_Description of the task_
Pull out all lines from the listing below in which the word "parts" appears.

_Given material_
┌──

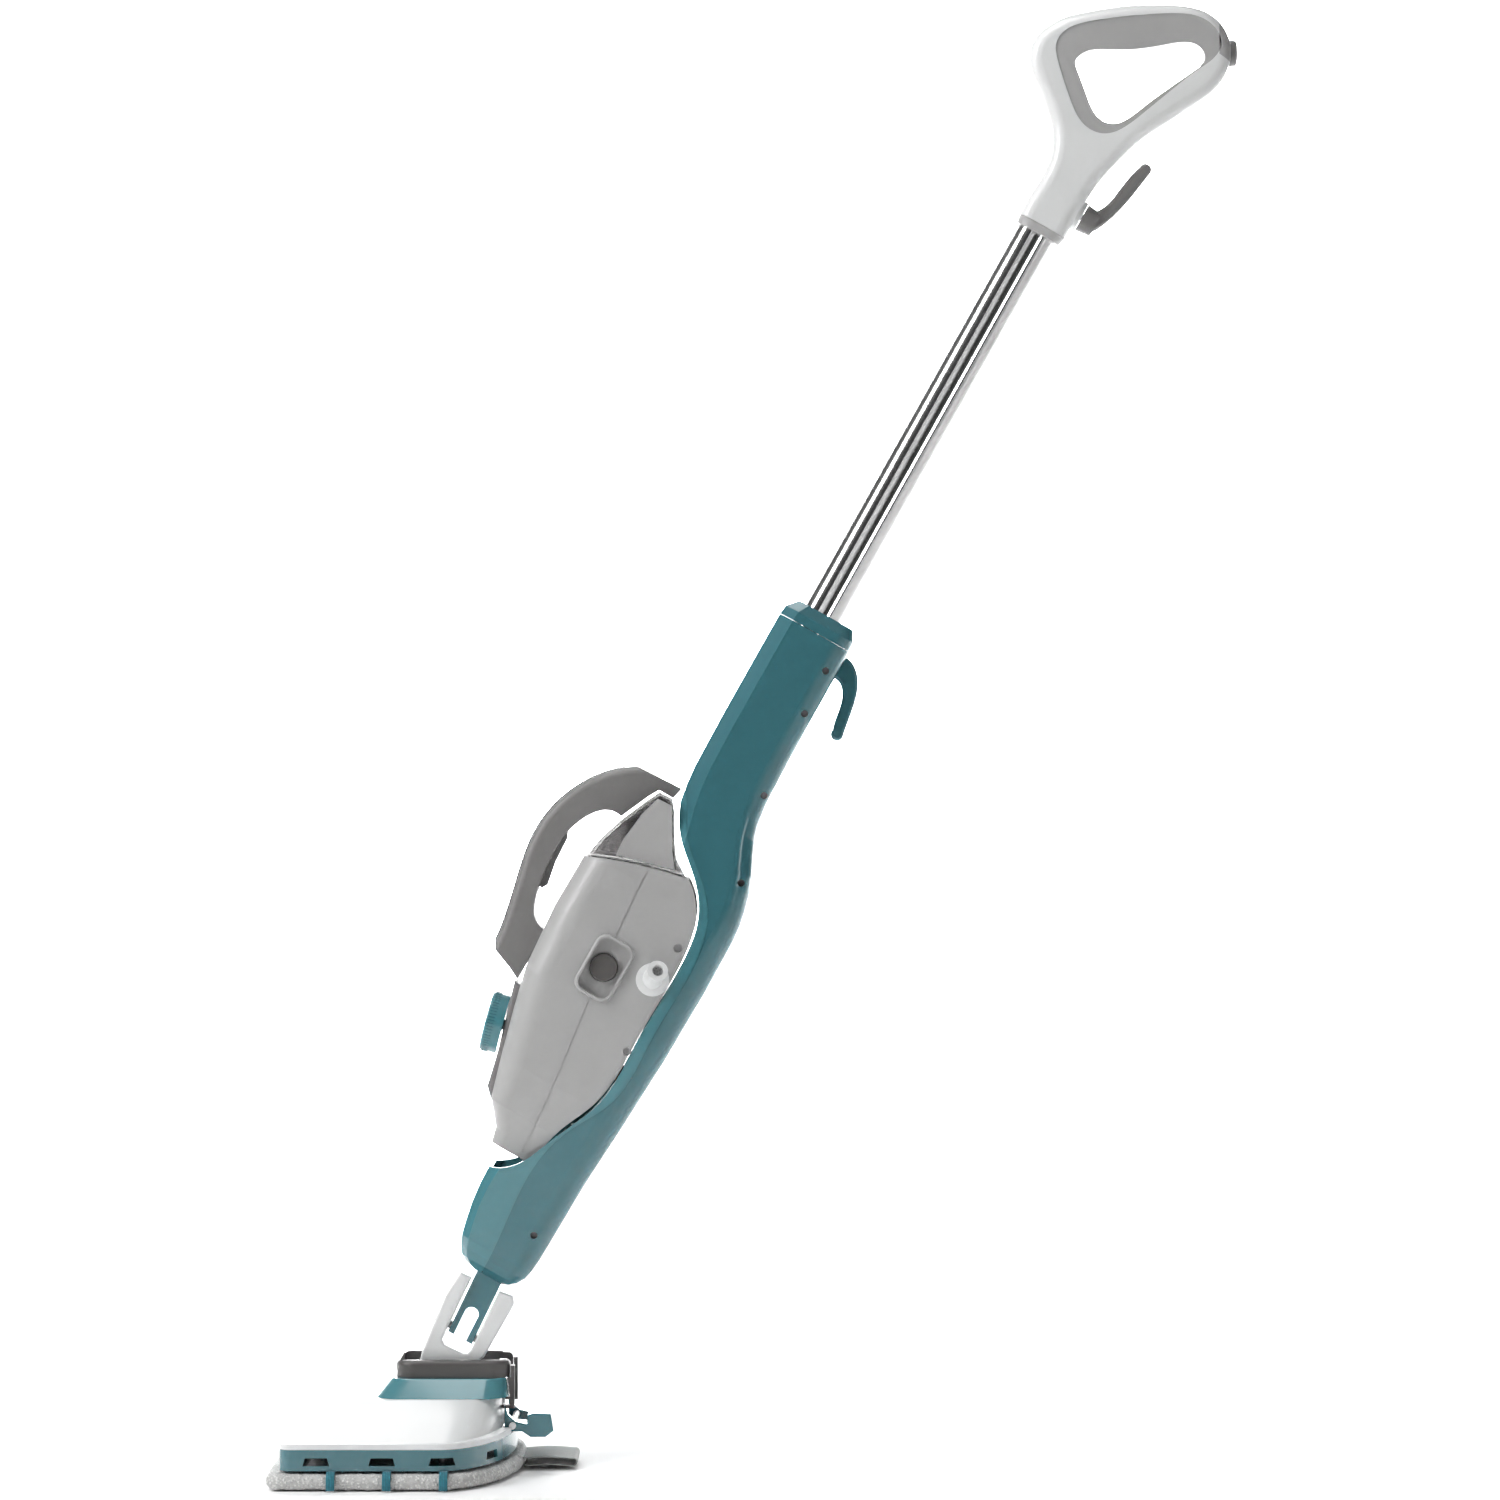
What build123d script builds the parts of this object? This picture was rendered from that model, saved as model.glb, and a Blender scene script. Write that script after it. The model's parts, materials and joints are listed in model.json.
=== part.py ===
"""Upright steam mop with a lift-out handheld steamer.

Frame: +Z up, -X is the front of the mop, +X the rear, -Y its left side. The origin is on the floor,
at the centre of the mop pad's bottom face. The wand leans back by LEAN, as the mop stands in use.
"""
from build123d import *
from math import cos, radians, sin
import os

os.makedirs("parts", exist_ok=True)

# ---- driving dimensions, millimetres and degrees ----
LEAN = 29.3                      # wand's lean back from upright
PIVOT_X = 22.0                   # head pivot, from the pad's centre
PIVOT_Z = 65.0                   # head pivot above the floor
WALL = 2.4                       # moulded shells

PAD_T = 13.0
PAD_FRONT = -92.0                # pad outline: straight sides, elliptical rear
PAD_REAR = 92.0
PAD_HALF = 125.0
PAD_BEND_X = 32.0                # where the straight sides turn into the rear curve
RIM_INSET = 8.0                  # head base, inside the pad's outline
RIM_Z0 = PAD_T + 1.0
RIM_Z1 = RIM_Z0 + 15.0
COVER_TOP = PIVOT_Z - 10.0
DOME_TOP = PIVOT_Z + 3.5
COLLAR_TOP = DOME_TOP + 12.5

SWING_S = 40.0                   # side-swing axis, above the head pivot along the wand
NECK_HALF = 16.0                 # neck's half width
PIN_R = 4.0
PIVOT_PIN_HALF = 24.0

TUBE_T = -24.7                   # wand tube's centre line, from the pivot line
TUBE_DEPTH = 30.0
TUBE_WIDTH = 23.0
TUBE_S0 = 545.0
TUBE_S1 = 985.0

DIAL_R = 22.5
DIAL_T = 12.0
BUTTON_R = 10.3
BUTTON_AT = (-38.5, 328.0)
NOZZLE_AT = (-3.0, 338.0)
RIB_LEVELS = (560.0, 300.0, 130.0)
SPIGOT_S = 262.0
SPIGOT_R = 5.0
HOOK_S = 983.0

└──

_Expected answer_
What build123d script builds the parts of this object? This picture was rendered from that model, saved as model.glb, and a Blender scene script. Write that script after it. The model's parts, materials and joints are listed in model.json.
os.makedirs("parts", exist_ok=True)